Kubernetes definition files are the following:
apiVersion: v1
kind: Service
metadata:
name: postgres-users-service
spec:
type: ClusterIP
selector:
app: postgres-users-app
ports:
- port: 5432
---
apiVersion: apps/v1
kind: Deployment
metadata:
name: postgres-users-deployment
spec:
replicas: 1
revisionHistoryLimit: 2
selector:
matchLabels:
app: postgres-users-app
template:
metadata:
labels:
app: postgres-users-app
spec:
containers:
- name: postgres-users-container
image: postgres:9.6
envFrom:
- secretRef:
name: users-secrets
ports:
- containerPort: 5432
volumeMounts:
- name: pvc
mountPath: /var/lib/postgresql/data
subPath: postgres-users-app
volumes:
- name: pvc
persistentVolumeClaim:
claimName: postgres-users-pvc
restartPolicy: Always
imagePullSecrets:
- name: gitlab-registry
---
apiVersion: v1
kind: PersistentVolumeClaim
metadata:
name: postgres-users-pvc
spec:
accessModes:
- ReadWriteOnce
resources:
requests:
storage: 10Gi
---
UPDATE
wal_keep_segments
, this is what shows up in postgresql.conf
.#wal_keep_segments = 0 # in logfile segments, 16MB each; 0 disables
No complex operations are being performed. Creation of records (which are 10, like 10 users), some simple update of these records, and that's it.
"abandoned replication slots": Have no idea what this is. At least, we haven't configured anything like this, ever.
UPDATE
pg_stat_activity
show the column state
as idle
(except for the query asking for records of this table). Also the column xact_start
has no value for all records.UPDATE
I've found a weird record in the users table. Here's the GIF showing the strange behaviour.
UPDATE
ls pg_wal | wc -l
root@postgres-users-deployment-58bb54d59d-96dnw:/var/lib/postgresql/data# ls pg_wal | wc -l
ls: cannot access 'pg_wal': No such file or directory
0
ls pg_xlog | wc -l
root@postgres-users-deployment-58bb54d59d-96dnw:/var/lib/postgresql/data# ls pg_xlog | wc -l
61
UPDATE
users=# SELECT pg_size_pretty(pg_relation_size('users'));
pg_size_pretty
----------------
48 kB
root@postgres-users-deployment-58bb54d59d-96dnw:/var/lib/postgresql/data# du --max-depth=2 -h $PGDATA
12K /var/lib/postgresql/data/pg_multixact/members
12K /var/lib/postgresql/data/pg_multixact/offsets
28K /var/lib/postgresql/data/pg_multixact
8.3G /var/lib/postgresql/data/base/16384
7.0M /var/lib/postgresql/data/base/12407
6.9M /var/lib/postgresql/data/base/1
6.9M /var/lib/postgresql/data/base/12406
8.3G /var/lib/postgresql/data/base
12K /var/lib/postgresql/data/pg_notify
36K /var/lib/postgresql/data/pg_clog
32K /var/lib/postgresql/data/pg_stat_tmp
4.0K /var/lib/postgresql/data/pg_replslot
4.0K /var/lib/postgresql/data/pg_xlog/archive_status
961M /var/lib/postgresql/data/pg_xlog
4.0K /var/lib/postgresql/data/pg_commit_ts
4.0K /var/lib/postgresql/data/pg_snapshots
4.0K /var/lib/postgresql/data/pg_dynshmem
4.0K /var/lib/postgresql/data/pg_logical/snapshots
4.0K /var/lib/postgresql/data/pg_logical/mappings
12K /var/lib/postgresql/data/pg_logical
4.0K /var/lib/postgresql/data/pg_tblspc
4.0K /var/lib/postgresql/data/pg_stat
508K /var/lib/postgresql/data/global
4.0K /var/lib/postgresql/data/pg_serial
176K /var/lib/postgresql/data/pg_subtrans
4.0K /var/lib/postgresql/data/pg_twophase
9.2G /var/lib/postgresql/data
The solution to this was pretty straightforward.

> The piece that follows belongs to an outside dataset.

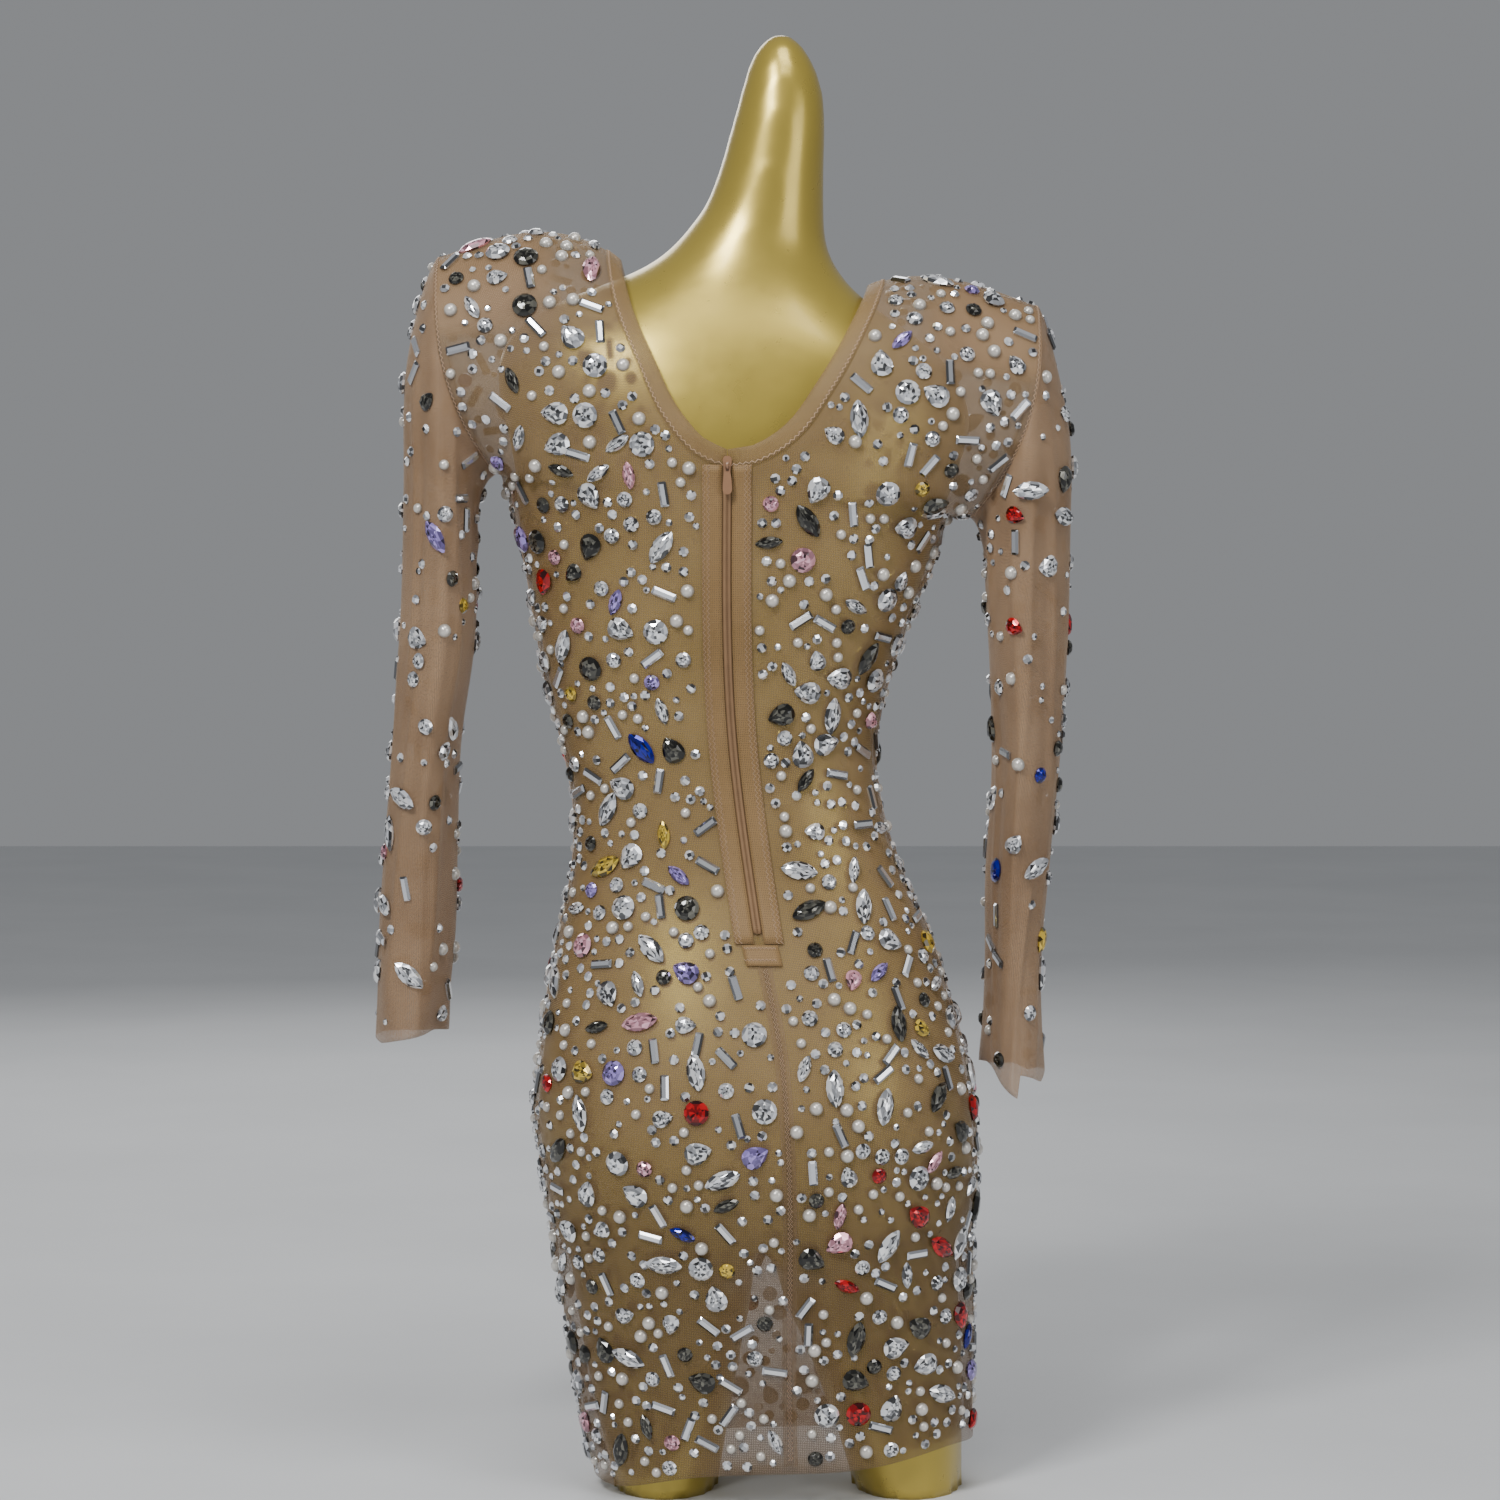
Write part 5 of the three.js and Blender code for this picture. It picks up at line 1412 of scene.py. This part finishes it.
# The floor, the lights and the camera, at the photograph's viewing angle: from behind, a little
# above the middle of the dress.
PHOTO_WIDTH = 1.065  # the width of the view at the figure, in metres
CAMERA = {"x": -0.020, "distance": 3.2, "height": 0.70, "aim": 0.525}


def make_camera():
    data = bpy.data.cameras.new("camera")
    camera = bpy.data.objects.new("camera", data)
    bpy.context.collection.objects.link(camera)
    camera.location = (CAMERA["x"], CAMERA["distance"], CAMERA["height"])
    aim = Vector((CAMERA["x"], 0, CAMERA["aim"]))
    camera.rotation_euler = (aim - camera.location).to_track_quat("-Z", "Y").to_euler()
    data.angle = 2 * math.atan(PHOTO_WIDTH / 2 / (aim - camera.location).length)
    bpy.context.scene.camera = camera


def make_light(name, place, aim, size, energy):
    data = bpy.data.lights.new(name, "AREA")
    data.size = size
    data.energy = energy
    light = bpy.data.objects.new(name, data)
    bpy.context.collection.objects.link(light)
    light.location = place
    light.rotation_euler = (Vector(aim) - Vector(place)).to_track_quat("-Z", "Y").to_euler()


def make_floor():
    body = bmesh.new()
    bmesh.ops.create_grid(body, x_segments=2, y_segments=2, size=6)
    floor = bpy.data.objects.new("floor", mesh_of(body, "floor"))
    bpy.context.collection.objects.link(floor)
    material, tree, shader = new_material("pale_floor")
    tint_unevenly(tree, shader, 3, (0.62, 0.63, 0.64), (0.66, 0.67, 0.68))
    set_inputs(shader, Roughness=0.7)
    floor.data.materials.append(material)


make_camera()
make_floor()
# Each light: its place, what it is aimed at, its size in metres and its power in watts.
LIGHTS = {
    "key": ((1.2, 2.4, 2.8), (0, 0, 0.6), 0.8, 88),
    "fill": ((-2.2, 2.0, 1.2), (0, 0, 0.5), 1.4, 18),
    "far_side": ((0.6, -2.6, 1.8), (0, 0, 0.6), 1.6, 26),
    "top": ((-0.3, 1.0, 2.7), (0, 0, 0.5), 1.0, 22),
}
for name, values in LIGHTS.items():
    make_light(name, *values)
world = bpy.data.worlds.new("studio")
world.use_nodes = True
set_inputs(world.node_tree.nodes["Background"], Color=(0.72, 0.74, 0.77, 1), Strength=0.35)
bpy.context.scene.world = world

Turns out the database was being interacted to a lot. There was a scrapper process entering data once every 5 seconds (the master user was being updated). The key was to follow the gif I uploaded: there was an array column that was being uploaded with a new element every 5 seconds. The total amount of elements was around 100k and I presume that was the reason psql
wasn't showing the selected element.